What the heck do you think this is, a real problem in the real world that merits complex and nuanced analysis? You take that junk out of here. The problem is simple, and anyone who disagrees must be [literally all negative adjectives].


I think you were spot on.

http://www.bbc.com/capital/story/2017100...ut-young-adults
 
Originally Posted By: dlundblad
Free education for all will fix this right?


Wouldn't that be nice. I think some estimates have been that recent military budget increases alone could pay for that.
 
From my experience and observations: You are judged as unsuccessful without a fancy degree. You got an get that fancy degree and due to the economy/high cost of living in this country, you cant get a decent job in your field and you settle for less and cannot ever get out of debt and you are classed as middle class so that means you must have lots of money so the government wont give you a break... or is that more of a rant?? A very good friend of mine, highly intelligent that graduated with some sort of systems something engineering degree is working casual at a large firm in Calgary because the economy is bad and there is an abundance of engineers kicking around. Another has taken a lesser job with his fancy engineering degree, just to ensure there is food on the table for the kids.

I also went to tech school after university, where we did a lot more hands on, labs and applied learning. Cost less but was more intense than the vast array of useless electives taken in university. When we graduated our program, everyone in all three of the engineering programs had jobs lined up. Well except one person. She just wanted a holiday before getting back to work. We had companies from all over western Canada and as far as New Zealand bugging us. One day, not long after graduation, while on a day off from training in my current job, I was at the range with my wife (then gf) and some guy approached me because I was wearing my program shirt. Gave me a card and after a short talk wanted me to come in for an interview.

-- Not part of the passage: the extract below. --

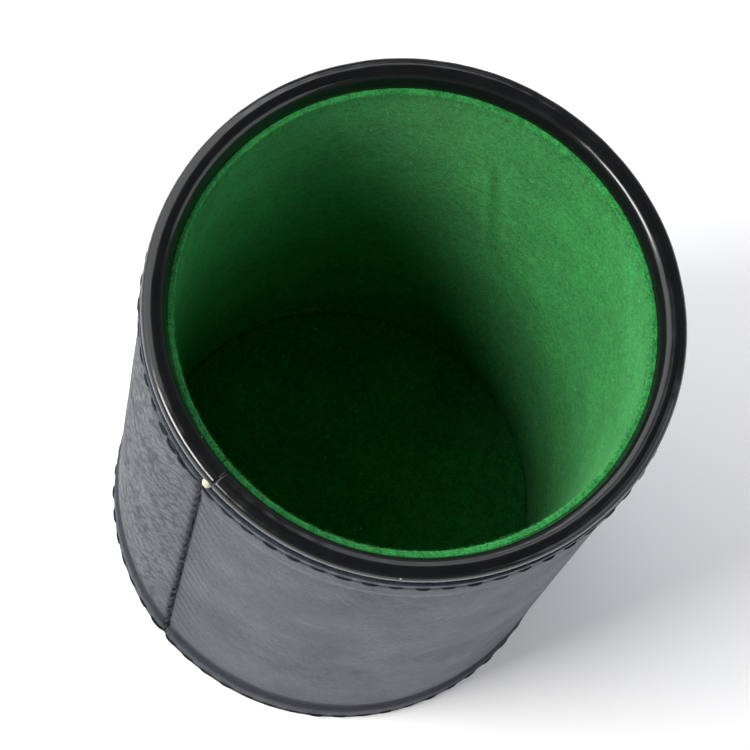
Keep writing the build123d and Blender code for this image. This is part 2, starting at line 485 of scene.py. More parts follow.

Back on track, people take out loans and spend huge money to waste it in the universities taking a load of useless classes (I wish I had time to list out the useless junk my brother had to take with his computer programming degree) and cant get a decent job so they cant pay off these loans. We live in a world where no one wants to get their hands dirty, everyone wants to be the boss but everything costs way too much money.
 
Student loans are no different than any other. What name or title you wrap a loan package with has nothing to do with how it is going to be paid back. Just because someone is willing to loan you money doesn't mean you have to accept it. Plenty of blame to go around here. Student loans are becoming the same as home mortgages were in and around the 2006-2008 housing bubble.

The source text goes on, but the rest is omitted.